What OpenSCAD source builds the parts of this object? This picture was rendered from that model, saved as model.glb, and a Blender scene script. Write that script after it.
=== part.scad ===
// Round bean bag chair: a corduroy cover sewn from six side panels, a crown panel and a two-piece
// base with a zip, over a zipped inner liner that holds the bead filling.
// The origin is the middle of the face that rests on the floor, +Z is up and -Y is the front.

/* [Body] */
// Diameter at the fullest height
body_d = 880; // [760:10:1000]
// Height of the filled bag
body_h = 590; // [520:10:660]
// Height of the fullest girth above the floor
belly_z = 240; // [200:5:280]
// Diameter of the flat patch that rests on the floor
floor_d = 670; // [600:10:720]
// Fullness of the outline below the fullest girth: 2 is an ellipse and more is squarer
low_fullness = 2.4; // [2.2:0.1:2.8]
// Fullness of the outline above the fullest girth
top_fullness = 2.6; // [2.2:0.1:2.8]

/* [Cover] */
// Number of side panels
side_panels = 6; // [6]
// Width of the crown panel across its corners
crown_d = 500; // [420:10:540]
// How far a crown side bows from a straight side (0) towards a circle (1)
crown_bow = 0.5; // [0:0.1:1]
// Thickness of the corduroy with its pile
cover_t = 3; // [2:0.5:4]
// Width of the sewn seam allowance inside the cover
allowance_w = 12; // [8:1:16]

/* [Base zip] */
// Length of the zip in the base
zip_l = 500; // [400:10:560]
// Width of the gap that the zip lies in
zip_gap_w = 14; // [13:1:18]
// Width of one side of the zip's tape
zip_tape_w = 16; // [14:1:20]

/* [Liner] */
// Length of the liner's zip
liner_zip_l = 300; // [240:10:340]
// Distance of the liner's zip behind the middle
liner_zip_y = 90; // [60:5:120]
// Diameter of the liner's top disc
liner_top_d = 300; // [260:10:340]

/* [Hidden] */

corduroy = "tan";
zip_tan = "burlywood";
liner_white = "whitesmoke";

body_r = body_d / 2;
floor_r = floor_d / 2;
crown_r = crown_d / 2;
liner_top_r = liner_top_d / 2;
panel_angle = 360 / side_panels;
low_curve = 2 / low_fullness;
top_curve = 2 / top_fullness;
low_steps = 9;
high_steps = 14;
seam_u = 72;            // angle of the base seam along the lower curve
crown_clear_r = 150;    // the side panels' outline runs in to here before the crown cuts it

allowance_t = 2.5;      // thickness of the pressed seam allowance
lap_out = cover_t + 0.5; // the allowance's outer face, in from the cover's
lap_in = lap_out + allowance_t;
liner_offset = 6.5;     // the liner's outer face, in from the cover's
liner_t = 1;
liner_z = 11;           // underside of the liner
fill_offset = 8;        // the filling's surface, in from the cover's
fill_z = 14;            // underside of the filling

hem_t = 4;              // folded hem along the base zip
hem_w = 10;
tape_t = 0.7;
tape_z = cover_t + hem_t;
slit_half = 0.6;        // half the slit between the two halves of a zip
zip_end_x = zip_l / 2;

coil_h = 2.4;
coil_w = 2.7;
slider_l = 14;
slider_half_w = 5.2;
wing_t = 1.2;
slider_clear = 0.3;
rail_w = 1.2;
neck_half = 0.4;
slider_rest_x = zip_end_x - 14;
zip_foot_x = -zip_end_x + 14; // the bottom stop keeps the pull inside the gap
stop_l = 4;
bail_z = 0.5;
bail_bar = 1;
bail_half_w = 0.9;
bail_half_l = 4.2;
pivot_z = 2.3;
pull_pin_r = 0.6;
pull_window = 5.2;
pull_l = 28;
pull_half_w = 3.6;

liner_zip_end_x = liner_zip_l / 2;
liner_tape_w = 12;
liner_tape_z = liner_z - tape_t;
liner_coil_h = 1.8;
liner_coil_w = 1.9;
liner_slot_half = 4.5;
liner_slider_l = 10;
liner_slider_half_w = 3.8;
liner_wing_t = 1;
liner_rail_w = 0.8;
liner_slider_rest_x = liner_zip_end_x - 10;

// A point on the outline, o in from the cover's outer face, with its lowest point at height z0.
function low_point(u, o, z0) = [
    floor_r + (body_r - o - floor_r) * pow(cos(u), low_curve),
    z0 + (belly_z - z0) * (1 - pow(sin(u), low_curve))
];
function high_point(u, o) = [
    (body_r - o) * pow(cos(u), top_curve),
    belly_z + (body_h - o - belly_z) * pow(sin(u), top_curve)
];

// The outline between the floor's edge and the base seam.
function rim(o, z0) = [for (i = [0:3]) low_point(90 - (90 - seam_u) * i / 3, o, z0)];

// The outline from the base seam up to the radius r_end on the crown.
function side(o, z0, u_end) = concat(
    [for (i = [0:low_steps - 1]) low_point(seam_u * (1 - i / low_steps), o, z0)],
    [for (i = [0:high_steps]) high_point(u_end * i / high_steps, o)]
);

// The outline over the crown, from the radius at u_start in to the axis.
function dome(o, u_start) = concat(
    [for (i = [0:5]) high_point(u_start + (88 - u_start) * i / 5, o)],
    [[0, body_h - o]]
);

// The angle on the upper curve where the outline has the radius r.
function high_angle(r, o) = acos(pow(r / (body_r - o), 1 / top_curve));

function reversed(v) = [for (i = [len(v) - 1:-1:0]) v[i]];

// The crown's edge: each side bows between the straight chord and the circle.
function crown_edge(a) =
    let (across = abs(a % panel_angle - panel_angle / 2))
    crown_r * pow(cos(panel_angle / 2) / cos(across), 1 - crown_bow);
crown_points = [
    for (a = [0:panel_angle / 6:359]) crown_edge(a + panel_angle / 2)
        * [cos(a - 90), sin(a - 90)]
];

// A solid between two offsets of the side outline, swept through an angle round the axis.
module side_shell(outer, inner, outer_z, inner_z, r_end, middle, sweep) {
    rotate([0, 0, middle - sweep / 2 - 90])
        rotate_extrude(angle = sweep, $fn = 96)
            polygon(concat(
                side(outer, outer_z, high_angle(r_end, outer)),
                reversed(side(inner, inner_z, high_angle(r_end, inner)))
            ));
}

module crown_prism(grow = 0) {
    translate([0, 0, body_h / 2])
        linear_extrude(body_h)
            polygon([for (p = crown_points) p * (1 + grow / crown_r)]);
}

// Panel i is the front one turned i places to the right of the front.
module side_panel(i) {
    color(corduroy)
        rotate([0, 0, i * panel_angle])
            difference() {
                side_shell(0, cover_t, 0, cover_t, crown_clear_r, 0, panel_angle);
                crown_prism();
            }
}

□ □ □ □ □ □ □

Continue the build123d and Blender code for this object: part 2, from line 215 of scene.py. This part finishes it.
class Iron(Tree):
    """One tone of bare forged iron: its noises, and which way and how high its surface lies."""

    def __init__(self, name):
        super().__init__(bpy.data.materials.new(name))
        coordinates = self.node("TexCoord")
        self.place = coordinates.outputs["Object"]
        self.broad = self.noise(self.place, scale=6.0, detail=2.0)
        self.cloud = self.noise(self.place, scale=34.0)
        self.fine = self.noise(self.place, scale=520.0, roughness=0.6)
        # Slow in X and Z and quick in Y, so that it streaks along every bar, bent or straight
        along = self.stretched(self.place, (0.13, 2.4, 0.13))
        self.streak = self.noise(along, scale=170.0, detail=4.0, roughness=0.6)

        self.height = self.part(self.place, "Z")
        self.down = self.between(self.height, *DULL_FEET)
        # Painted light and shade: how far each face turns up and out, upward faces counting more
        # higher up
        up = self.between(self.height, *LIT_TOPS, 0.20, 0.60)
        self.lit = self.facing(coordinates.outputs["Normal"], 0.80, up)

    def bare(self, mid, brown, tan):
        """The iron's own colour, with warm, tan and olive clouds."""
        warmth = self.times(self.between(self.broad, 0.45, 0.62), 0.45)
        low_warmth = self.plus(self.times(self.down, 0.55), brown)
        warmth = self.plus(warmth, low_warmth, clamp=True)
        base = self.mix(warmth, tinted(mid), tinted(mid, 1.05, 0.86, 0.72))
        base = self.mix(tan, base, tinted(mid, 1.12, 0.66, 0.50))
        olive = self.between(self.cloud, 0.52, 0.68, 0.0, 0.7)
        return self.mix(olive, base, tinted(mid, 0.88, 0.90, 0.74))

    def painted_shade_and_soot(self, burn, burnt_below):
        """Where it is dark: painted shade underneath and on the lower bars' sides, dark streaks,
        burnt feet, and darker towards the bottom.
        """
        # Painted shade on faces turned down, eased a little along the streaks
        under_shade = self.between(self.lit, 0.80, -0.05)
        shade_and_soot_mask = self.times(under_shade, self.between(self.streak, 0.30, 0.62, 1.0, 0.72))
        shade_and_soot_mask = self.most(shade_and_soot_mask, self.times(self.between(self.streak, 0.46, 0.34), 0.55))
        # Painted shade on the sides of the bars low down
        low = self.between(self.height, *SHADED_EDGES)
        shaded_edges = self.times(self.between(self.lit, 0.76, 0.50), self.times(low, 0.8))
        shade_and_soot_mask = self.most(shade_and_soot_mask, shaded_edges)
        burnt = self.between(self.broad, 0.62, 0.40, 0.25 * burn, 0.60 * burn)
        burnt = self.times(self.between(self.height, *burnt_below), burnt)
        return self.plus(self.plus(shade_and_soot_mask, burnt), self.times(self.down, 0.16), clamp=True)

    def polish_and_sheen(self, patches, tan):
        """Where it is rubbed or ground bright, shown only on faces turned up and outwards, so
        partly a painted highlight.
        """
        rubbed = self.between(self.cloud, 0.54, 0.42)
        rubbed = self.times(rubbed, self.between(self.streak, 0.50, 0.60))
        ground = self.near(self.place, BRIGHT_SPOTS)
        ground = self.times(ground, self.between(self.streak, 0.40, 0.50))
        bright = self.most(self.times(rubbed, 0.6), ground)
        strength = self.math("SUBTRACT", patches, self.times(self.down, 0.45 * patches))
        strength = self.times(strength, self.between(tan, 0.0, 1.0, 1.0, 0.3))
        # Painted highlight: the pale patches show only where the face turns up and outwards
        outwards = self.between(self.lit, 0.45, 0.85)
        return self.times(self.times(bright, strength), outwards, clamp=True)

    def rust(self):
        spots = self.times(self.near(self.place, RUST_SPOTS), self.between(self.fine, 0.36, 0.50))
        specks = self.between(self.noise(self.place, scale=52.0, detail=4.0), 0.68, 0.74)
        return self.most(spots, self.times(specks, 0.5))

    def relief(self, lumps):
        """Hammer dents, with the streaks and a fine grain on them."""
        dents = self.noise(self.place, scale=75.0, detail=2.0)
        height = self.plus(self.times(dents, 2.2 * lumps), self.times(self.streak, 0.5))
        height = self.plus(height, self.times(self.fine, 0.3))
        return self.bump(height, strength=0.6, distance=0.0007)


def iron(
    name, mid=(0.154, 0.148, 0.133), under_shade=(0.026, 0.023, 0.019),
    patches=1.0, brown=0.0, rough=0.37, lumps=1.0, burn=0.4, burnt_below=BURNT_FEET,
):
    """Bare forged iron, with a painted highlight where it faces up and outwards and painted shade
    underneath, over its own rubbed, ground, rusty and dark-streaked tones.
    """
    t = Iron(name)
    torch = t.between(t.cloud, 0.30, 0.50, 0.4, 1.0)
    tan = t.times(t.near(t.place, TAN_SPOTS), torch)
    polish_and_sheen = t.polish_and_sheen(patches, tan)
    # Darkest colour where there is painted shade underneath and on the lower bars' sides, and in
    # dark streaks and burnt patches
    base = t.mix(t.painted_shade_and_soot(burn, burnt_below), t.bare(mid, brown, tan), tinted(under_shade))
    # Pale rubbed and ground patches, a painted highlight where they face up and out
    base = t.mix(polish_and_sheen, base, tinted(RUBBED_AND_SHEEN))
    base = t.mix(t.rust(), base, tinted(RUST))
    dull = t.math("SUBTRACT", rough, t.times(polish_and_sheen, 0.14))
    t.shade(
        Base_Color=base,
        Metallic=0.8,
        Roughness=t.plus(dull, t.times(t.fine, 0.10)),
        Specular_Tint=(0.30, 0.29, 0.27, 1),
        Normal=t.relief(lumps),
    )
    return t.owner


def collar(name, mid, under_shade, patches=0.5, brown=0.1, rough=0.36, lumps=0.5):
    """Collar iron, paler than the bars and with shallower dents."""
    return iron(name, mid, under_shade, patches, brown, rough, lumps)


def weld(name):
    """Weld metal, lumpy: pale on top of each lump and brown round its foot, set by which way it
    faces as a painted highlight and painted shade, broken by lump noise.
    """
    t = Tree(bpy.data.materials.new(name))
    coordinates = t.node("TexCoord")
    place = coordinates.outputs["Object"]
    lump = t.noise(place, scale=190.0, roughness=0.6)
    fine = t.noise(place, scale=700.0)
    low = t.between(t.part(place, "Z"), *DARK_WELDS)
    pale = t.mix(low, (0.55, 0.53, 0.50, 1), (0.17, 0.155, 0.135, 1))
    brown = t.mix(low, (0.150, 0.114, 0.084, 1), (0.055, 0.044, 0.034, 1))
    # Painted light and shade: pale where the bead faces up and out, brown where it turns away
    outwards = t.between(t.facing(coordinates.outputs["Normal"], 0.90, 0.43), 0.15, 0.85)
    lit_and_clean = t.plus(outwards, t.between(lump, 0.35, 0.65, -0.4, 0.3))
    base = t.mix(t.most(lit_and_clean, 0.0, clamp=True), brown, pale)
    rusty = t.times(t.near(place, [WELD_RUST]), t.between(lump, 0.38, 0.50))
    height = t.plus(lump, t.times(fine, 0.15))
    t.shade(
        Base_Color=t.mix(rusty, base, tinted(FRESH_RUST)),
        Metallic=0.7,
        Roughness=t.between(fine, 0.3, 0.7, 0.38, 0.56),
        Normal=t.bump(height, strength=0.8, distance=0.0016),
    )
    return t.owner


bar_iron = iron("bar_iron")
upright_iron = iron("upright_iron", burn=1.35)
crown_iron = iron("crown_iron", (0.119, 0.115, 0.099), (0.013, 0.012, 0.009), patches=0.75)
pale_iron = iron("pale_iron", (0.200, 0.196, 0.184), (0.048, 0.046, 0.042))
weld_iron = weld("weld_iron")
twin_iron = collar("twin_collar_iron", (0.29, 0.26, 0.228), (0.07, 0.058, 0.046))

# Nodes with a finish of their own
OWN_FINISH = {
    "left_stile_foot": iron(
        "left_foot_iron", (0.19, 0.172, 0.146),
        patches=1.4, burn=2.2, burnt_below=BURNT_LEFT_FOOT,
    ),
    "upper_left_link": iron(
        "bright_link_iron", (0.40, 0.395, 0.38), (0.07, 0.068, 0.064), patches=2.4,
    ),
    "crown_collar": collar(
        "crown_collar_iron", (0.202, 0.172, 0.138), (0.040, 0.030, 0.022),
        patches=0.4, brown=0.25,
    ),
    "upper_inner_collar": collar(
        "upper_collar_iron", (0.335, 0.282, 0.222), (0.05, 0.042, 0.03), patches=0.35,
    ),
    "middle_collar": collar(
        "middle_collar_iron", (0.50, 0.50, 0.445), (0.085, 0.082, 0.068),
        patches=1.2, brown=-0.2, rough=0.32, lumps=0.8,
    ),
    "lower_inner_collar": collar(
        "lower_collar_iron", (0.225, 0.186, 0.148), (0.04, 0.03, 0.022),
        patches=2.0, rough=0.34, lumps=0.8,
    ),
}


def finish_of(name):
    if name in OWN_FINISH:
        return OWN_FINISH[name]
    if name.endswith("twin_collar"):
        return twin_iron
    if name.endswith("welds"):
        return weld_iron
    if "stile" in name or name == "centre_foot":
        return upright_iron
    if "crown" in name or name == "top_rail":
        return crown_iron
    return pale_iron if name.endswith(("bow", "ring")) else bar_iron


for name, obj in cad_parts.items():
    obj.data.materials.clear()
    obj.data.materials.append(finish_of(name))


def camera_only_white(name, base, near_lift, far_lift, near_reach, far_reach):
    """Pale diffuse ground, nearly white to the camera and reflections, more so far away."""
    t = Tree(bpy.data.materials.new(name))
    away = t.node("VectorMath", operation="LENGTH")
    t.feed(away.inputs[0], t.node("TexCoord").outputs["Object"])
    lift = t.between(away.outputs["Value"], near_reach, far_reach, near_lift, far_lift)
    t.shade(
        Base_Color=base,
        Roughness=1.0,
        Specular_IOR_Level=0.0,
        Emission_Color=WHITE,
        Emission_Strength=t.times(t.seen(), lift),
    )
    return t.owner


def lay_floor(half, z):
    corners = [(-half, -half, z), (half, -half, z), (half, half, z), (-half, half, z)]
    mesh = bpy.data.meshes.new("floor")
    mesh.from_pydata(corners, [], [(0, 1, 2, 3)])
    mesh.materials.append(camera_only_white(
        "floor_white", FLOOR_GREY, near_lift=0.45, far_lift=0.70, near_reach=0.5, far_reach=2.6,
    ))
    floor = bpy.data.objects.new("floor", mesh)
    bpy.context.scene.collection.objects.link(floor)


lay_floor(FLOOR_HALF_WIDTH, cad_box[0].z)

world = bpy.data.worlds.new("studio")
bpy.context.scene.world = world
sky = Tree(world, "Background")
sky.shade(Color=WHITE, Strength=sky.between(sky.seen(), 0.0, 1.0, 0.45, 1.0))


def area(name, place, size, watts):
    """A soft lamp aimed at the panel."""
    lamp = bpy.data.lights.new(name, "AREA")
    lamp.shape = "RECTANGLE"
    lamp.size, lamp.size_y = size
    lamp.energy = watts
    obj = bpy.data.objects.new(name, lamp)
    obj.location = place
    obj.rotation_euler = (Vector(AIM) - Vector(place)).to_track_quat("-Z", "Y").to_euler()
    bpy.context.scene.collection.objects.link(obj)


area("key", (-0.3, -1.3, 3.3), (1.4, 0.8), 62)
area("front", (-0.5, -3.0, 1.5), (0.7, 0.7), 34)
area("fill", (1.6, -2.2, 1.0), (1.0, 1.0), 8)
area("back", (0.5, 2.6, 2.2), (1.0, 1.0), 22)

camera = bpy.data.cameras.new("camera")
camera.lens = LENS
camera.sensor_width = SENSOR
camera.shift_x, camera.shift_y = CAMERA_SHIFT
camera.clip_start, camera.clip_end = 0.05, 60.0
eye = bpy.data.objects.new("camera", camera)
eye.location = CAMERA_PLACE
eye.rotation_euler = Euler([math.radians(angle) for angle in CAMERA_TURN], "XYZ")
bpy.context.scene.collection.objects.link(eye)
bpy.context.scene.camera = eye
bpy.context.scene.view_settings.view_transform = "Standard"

□ □ □ □ □ □ □

● **What is expected**:
Set down exactly the lines from the line that contains "What OpenSCAD source" to the line that contains "is the front.", both lines included, and nothing more.

● **Output of the exercise**:
What OpenSCAD source builds the parts of this object? This picture was rendered from that model, saved as model.glb, and a Blender scene script. Write that script after it.
=== part.scad ===
// Round bean bag chair: a corduroy cover sewn from six side panels, a crown panel and a two-piece
// base with a zip, over a zipped inner liner that holds the bead filling.
// The origin is the middle of the face that rests on the floor, +Z is up and -Y is the front.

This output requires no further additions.